Feltman has had an enduring love affair with the UN, especially the Security Council, which he reportedly views as a true and tested sharp arrow in the quiver of the US-Israel foreign policy apparatus. His tenure at the State Department, when he “leaves” his current post as expected in June, will remain substantially unchanged, preserving his de facto ambassadorships to five countries in the Middle East, despite these posts being pro forma occupied by his personally approved “potted plants,” no disrespect intended to the current occupants at those diplomatic posts.
Feldman’s office also produced UN Security Council Resolution 1757, setting up a Special Tribunal for Lebanon (STL) targeting Syria and Hezbollah for the 2005 Rafiq Hariri assassination, and earlier, in September of 2004, UN Resolution 1559, which, he has written, was designed in his office to disarm the National Lebanese Resistance and expel Syrian troops from Lebanon. Resolution 1757, setting up the STL, was passed on a 10-0 with 5 abstentions under Feltman’s favorite section of the UN Charter, being Chapter Seven, with its potential for using unlimited military force to enforce Security Council decisions. So far in Lebanon, Jeffrey Feltman has initiated no fewer than a dozen “Welch Club” projects between 2005 and the present in order to guarantee “Lebanon’s independence, sovereignty, and freedom from foreign interference”—in no way to be confused with Undersecretary Feltman’s own activities here.

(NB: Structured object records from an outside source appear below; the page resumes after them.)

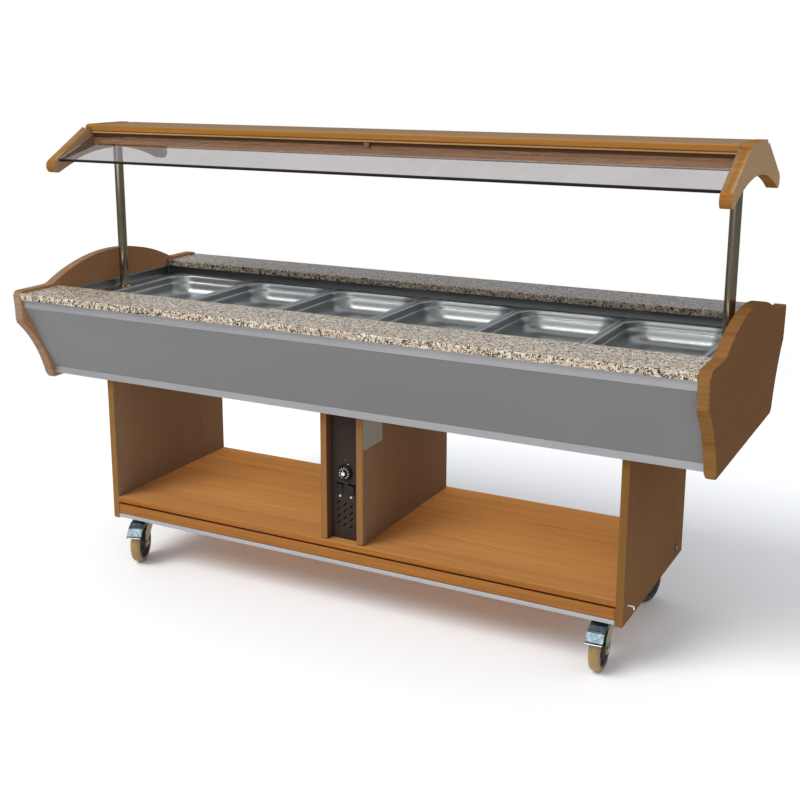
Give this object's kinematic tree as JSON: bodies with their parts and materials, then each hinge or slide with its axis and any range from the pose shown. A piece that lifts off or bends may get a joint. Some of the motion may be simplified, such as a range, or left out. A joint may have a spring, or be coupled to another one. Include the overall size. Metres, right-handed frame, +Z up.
{
  "type": "steam table unit",
  "caption": "Mobile steam table: gastronorm pans in a stone-edged hot well between shaped wooden end panels, on braked castors, under a glazed canopy on posts.",
  "frame": {"origin": "on the floor, under the middle of the table", "axes": "+X along the table to the right as seen from the control side, +Y towards the rear, +Z up; the controls face -Y"},
  "size_m": [2.15, 0.906, 1.395],
  "materials": {
    "wood_face": "satin brown oak veneer, seen on the large faces",
    "wood_edge": "satin honey oak with fine streaks, on edges, shelf and canopy board",
    "granite": "polished speckled granite, cream and pink with dark grains",
    "fascia_grey": "satin mid grey",
    "aluminium": "satin anodised",
    "stainless": "smooth satin",
    "polished_steel": "polished",
    "element_steel": "heat-toned tube",
    "glass": "clear, slight grey tint",
    "dark_panel": "dark brown, satin",
    "black_plastic": "satin black",
    "zinc": "bright zinc plate with a faint yellow cast",
    "tyre": "dark grey",
    "brass": "satin",
    "white_paint": "white enamel"
  },
  "bodies": {
    "table": {"base_frame": "aluminium", "body_floor_board": "wood_face", "cable_gland": "black_plastic", "canopy_light": "white_paint", "canopy_top_board": "wood_edge", "castor_front_left_mount": "zinc", "castor_front_right_mount": "zinc", "castor_rear_left_mount": "zinc", "castor_rear_right_mount": "zinc", "control_box": "zinc", "control_panel": "dark_panel", "drain_valve": "brass", "front_apron": "wood_edge", "front_bottom_rail": "aluminium", "front_fascia_panel": "fascia_grey", "front_glass_pane": "glass", "front_granite_slab": "granite", "front_top_rail": "aluminium", "front_valance": "wood_edge", "heating_element": "element_steel", "left_canopy_bracket": "wood_face", "left_end_panel": "wood_face", "left_leg_panel": "wood_face", "left_partition": "wood_face", "left_post": "polished_steel", "lower_shelf": "wood_edge", "rear_apron": "wood_edge", "rear_bottom_rail": "aluminium", "rear_fascia_panel": "fascia_grey", "rear_glass_pane": "glass", "rear_granite_slab": "granite", "rear_top_rail": "aluminium", "rear_valance": "wood_edge", "right_canopy_bracket": "wood_face", "right_end_panel": "wood_face", "right_leg_panel": "wood_face", "right_partition": "wood_face", "right_post": "polished_steel", "well_cross_bar": "stainless", "well_tank": "stainless"},
    "castor_front_left_fork": {"castor_front_left_fork": "zinc"},
    "castor_front_left_wheel": {"castor_front_left_wheel": "tyre"},
    "castor_front_left_pedal": {"castor_front_left_pedal": "zinc"},
    "castor_front_right_fork": {"castor_front_right_fork": "zinc"},
    "castor_front_right_wheel": {"castor_front_right_wheel": "tyre"},
    "castor_front_right_pedal": {"castor_front_right_pedal": "zinc"},
    "castor_rear_left_fork": {"castor_rear_left_fork": "zinc"},
    "castor_rear_left_wheel": {"castor_rear_left_wheel": "tyre"},
    "castor_rear_right_fork": {"castor_rear_right_fork": "zinc"},
    "castor_rear_right_wheel": {"castor_rear_right_wheel": "tyre"},
    "gn_pan_1": {"gn_pan_1": "stainless"},
    "gn_pan_2": {"gn_pan_2": "stainless"},
    "gn_pan_3": {"gn_pan_3": "stainless"},
    "gn_pan_4": {"gn_pan_4": "stainless"},
    "gn_pan_5": {"gn_pan_5": "stainless"},
    "gn_pan_6": {"gn_pan_6": "stainless"},
    "thermostat_knob": {"thermostat_knob": "black_plastic"},
    "heater_switch": {"heater_switch": "black_plastic"},
    "light_switch": {"light_switch": "black_plastic"},
    "drain_lever": {"drain_lever": "black_plastic"}
  },
  "joints": [
    {"name": "front_left_swivel", "type": "hinge", "parent": "table", "child": "castor_front_left_fork", "pos_m": [-0.783, -0.232, 0.134], "axis": [0, 0, 1], "continuous": true},
    {"name": "front_left_roll", "type": "hinge", "parent": "castor_front_left_fork", "child": "castor_front_left_wheel", "pos_m": [-0.76932, -0.26959, 0.0625], "axis": [0.9397, 0.342, 0], "continuous": true},
    {"name": "front_left_brake", "type": "hinge", "parent": "castor_front_left_fork", "child": "castor_front_left_pedal", "pos_m": [-0.77548, -0.25267, 0.13], "axis": [0.9397, 0.342, 0], "range_deg": [0, 8]},
    {"name": "front_right_swivel", "type": "hinge", "parent": "table", "child": "castor_front_right_fork", "pos_m": [0.783, -0.232, 0.134], "axis": [0, 0, 1], "continuous": true},
    {"name": "front_right_roll", "type": "hinge", "parent": "castor_front_right_fork", "child": "castor_front_right_wheel", "pos_m": [0.78509, -0.27195, 0.0625], "axis": [0.9986, 0.0523, 0], "continuous": true},
    {"name": "front_right_brake", "type": "hinge", "parent": "castor_front_right_fork", "child": "castor_front_right_pedal", "pos_m": [0.78415, -0.25397, 0.13], "axis": [0.9986, 0.0523, 0], "range_deg": [0, 8]},
    {"name": "rear_left_swivel", "type": "hinge", "parent": "table", "child": "castor_rear_left_fork", "pos_m": [-0.783, 0.252, 0.134], "axis": [0, 0, 1], "continuous": true},
    {"name": "rear_left_roll", "type": "hinge", "parent": "castor_rear_left_fork", "child": "castor_rear_left_wheel", "pos_m": [-0.77468, 0.21287, 0.0625], "axis": [0.9781, 0.2079, 0], "continuous": true},
    {"name": "rear_right_swivel", "type": "hinge", "parent": "table", "child": "castor_rear_right_fork", "pos_m": [0.783, 0.252, 0.134], "axis": [0, 0, 1], "continuous": true},
    {"name": "rear_right_roll", "type": "hinge", "parent": "castor_rear_right_fork", "child": "castor_rear_right_wheel", "pos_m": [0.77265, 0.21336, 0.0625], "axis": [0.9659, -0.2588, 0], "continuous": true},
    {"name": "pan_1_lift", "type": "slide", "parent": "table", "child": "gn_pan_1", "axis": [0, 0, 1], "range_m": [0, 0.2]},
    {"name": "pan_2_lift", "type": "slide", "parent": "table", "child": "gn_pan_2", "axis": [0, 0, 1], "range_m": [0, 0.2]},
    {"name": "pan_3_lift", "type": "slide", "parent": "table", "child": "gn_pan_3", "axis": [0, 0, 1], "range_m": [0, 0.2]},
    {"name": "pan_4_lift", "type": "slide", "parent": "table", "child": "gn_pan_4", "axis": [0, 0, 1], "range_m": [0, 0.2]},
    {"name": "pan_5_lift", "type": "slide", "parent": "table", "child": "gn_pan_5", "axis": [0, 0, 1], "range_m": [0, 0.2]},
    {"name": "pan_6_lift", "type": "slide", "parent": "table", "child": "gn_pan_6", "axis": [0, 0, 1], "range_m": [0, 0.2]},
    {"name": "thermostat_turn", "type": "hinge", "parent": "table", "child": "thermostat_knob", "pos_m": [0, -0.2623, 0.426], "axis": [0, 1, 0], "range_deg": [0, 300]},
    {"name": "heater_rocker", "type": "hinge", "parent": "table", "child": "heater_switch", "pos_m": [-0.0185, -0.26, 0.377], "axis": [-1, 0, 0], "range_deg": [0, 20]},
    {"name": "light_rocker", "type": "hinge", "parent": "table", "child": "light_switch", "pos_m": [0.0185, -0.26, 0.377], "axis": [-1, 0, 0], "range_deg": [0, 20]},
    {"name": "drain_turn", "type": "hinge", "parent": "table", "child": "drain_lever", "pos_m": [0, 0.1783, 0.584], "axis": [0, 1, 0], "range_deg": [0, 90]}
  ]
}
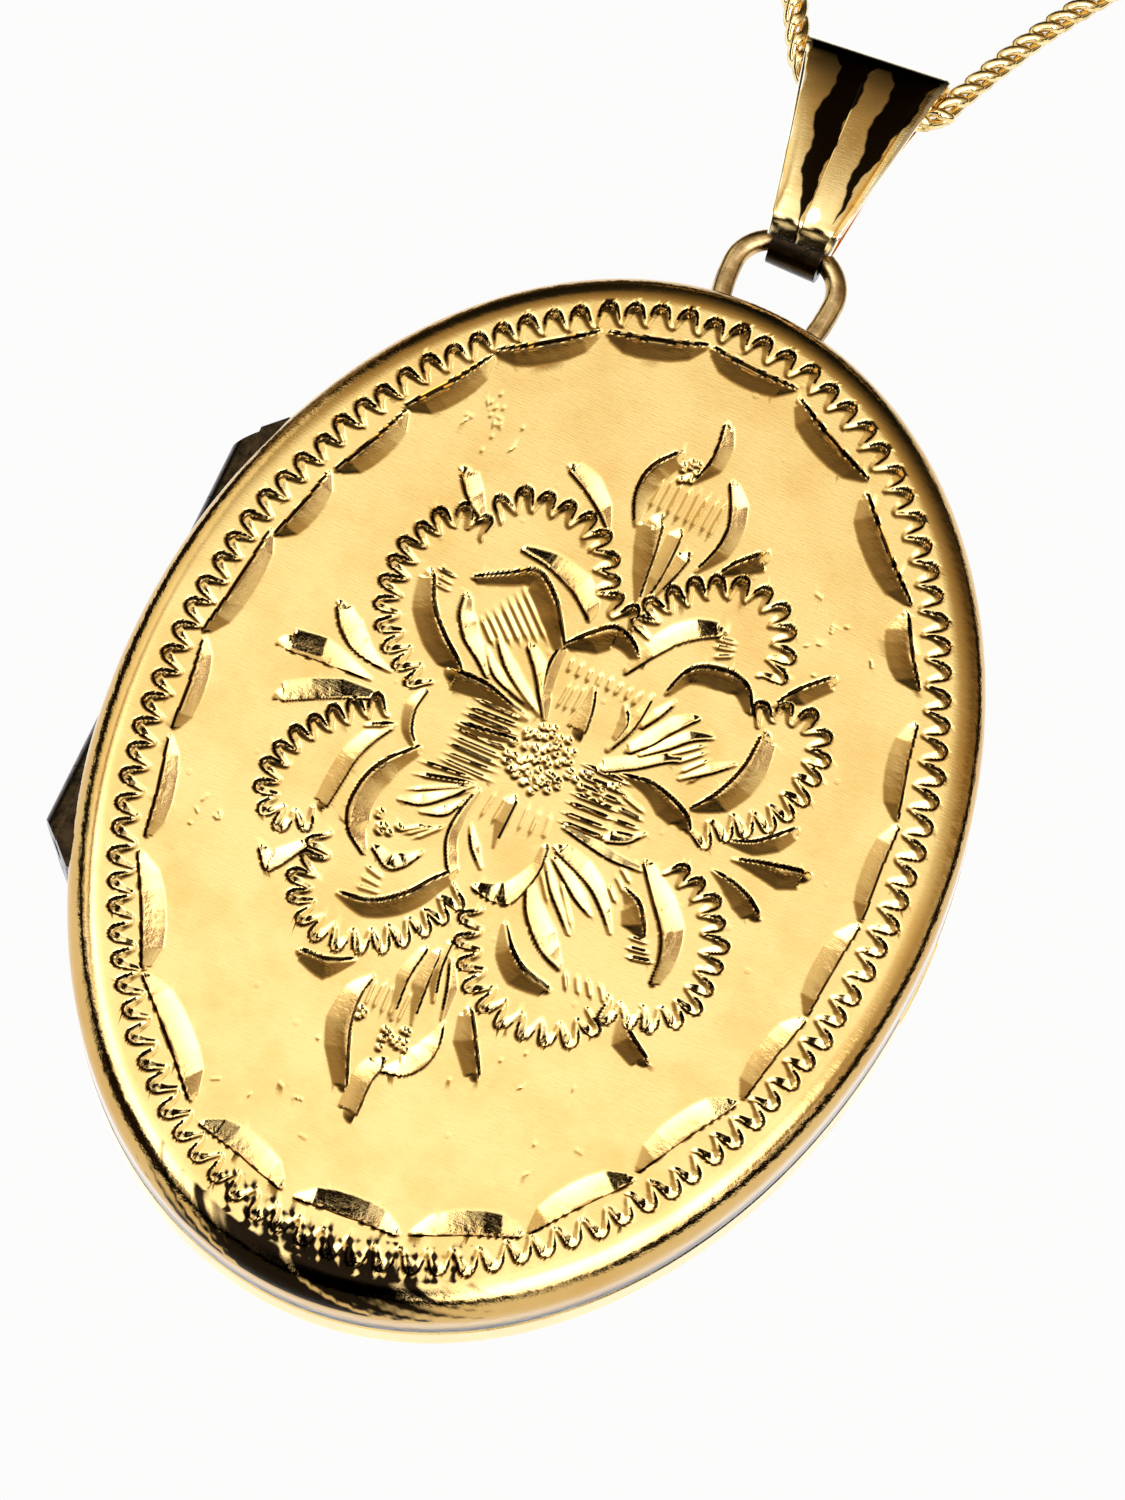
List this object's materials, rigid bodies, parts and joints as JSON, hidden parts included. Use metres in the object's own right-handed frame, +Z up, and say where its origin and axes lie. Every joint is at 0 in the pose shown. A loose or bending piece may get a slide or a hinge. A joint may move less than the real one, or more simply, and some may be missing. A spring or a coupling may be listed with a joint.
{
  "type": "locket",
  "caption": "Oval hinged locket with an engraved floral front, photo frames inside, and a tapered bail on a fine chain with a bolt-ring clasp.",
  "frame": {"origin": "middle of the chain inside the bail, where the pendant hangs", "axes": "+Z up along the locket's long axis, -Y out of the engraved front, hinge on the -X side"},
  "size_m": [0.0304, 0.0049, 0.0679],
  "materials": {
    "gold": "polished, worn",
    "polished_gold": "mirror polished",
    "chain_gold": "polished",
    "steel": "drawn wire",
    "window": "clear sheet",
    "card": "matt card"
  },
  "bodies": {
    "chain": {"chain": "chain_gold", "clasp_link": "chain_gold", "clasp_eye": "chain_gold", "clasp_body": "chain_gold", "clasp_spring": "steel", "end_link": "chain_gold", "end_tag": "chain_gold"},
    "bolt": {"clasp_bolt": "chain_gold"},
    "bail": {"bail": "polished_gold", "bail_foot": "polished_gold"},
    "locket": {"back_cover": "gold", "closing_flange": "gold", "back_hinge_bearer": "gold", "back_knuckle_lower": "gold", "back_knuckle_middle": "gold", "back_knuckle_upper": "gold", "hinge_pin": "steel", "hanging_loop": "polished_gold", "back_photo_frame": "gold", "back_window": "window", "back_photo_card": "card"},
    "cover": {"front_cover": "gold", "front_hinge_bearer": "gold", "front_knuckle_lower": "gold", "front_knuckle_upper": "gold", "front_photo_frame": "gold", "front_window": "window", "front_photo_card": "card"}
  },
  "joints": [
    {"name": "bail_swing", "type": "hinge", "parent": "chain", "child": "bail", "pos_m": [0, 0, 0], "axis": [1, 0, 0], "range_deg": [-75, 75]},
    {"name": "locket_swing", "type": "hinge", "parent": "bail", "child": "locket", "pos_m": [0, 0, -0.0063], "axis": [1, 0, 0], "range_deg": [-80, 80]},
    {"name": "cover_hinge", "type": "hinge", "parent": "locket", "child": "cover", "pos_m": [-0.01435, -0.00042, -0.0295], "axis": [0, 0, -1], "range_deg": [0, 100]},
    {"name": "clasp_bolt", "type": "hinge", "parent": "chain", "child": "bolt", "pos_m": [-0.01093, 0, 0.01564], "axis": [0, 1, 0], "range_deg": [0, 54], "stiffness_Nm_per_rad": 0.000002, "springref_deg": -28.65, "deforming": ["clasp_spring"]}
  ]
}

The premises of the US diplomatic mission in Libya’s eastern city of Benghazi came under attack during the night of June 5. The US embassy in Damascus had been closed earlier in the crisis, and the US Embassy in Beirut is on near lock-down status, with plans to close and evacuate staff on one hour’s’ notice if deemed prudent. These events highlight the importance of respecting the 1961 Vienna Convention and not expelling diplomats as political gamesmanship because the rash expulsions may not only generate unintended consequences, but inevitably invite retaliatory expulsions. Hence the Syrian government declared 17 US and Western diplomats persona non grata earlier this week. Syria’s much respected Deputy Foreign Minister, Faisal Makdad told the media in Damascus that, “We waited for so long for the other side to correct their policies and offer the needed support to Annan’s plan and the observers’ mission. But we regret that we had to take this measure because they do not want this mission to succeed.”
The gratuitous chest thumping political theater led by Washington also undermines international treaty law while eroding respect for the nearly universally agreed to protections of diplomats, envoys, embassies, and consulates.
Hopefully, the White House and its allies will act immediately to contain this latest provocation and lift their diplomatic expulsion edicts against Syria. The Obama administration ought also to engage in dialogue to resolve its differences with the Syrian government mindful of Kofi Annan’s just announced revised 6-point peace proposal and on a basis of “principles of equality and mutual respect”.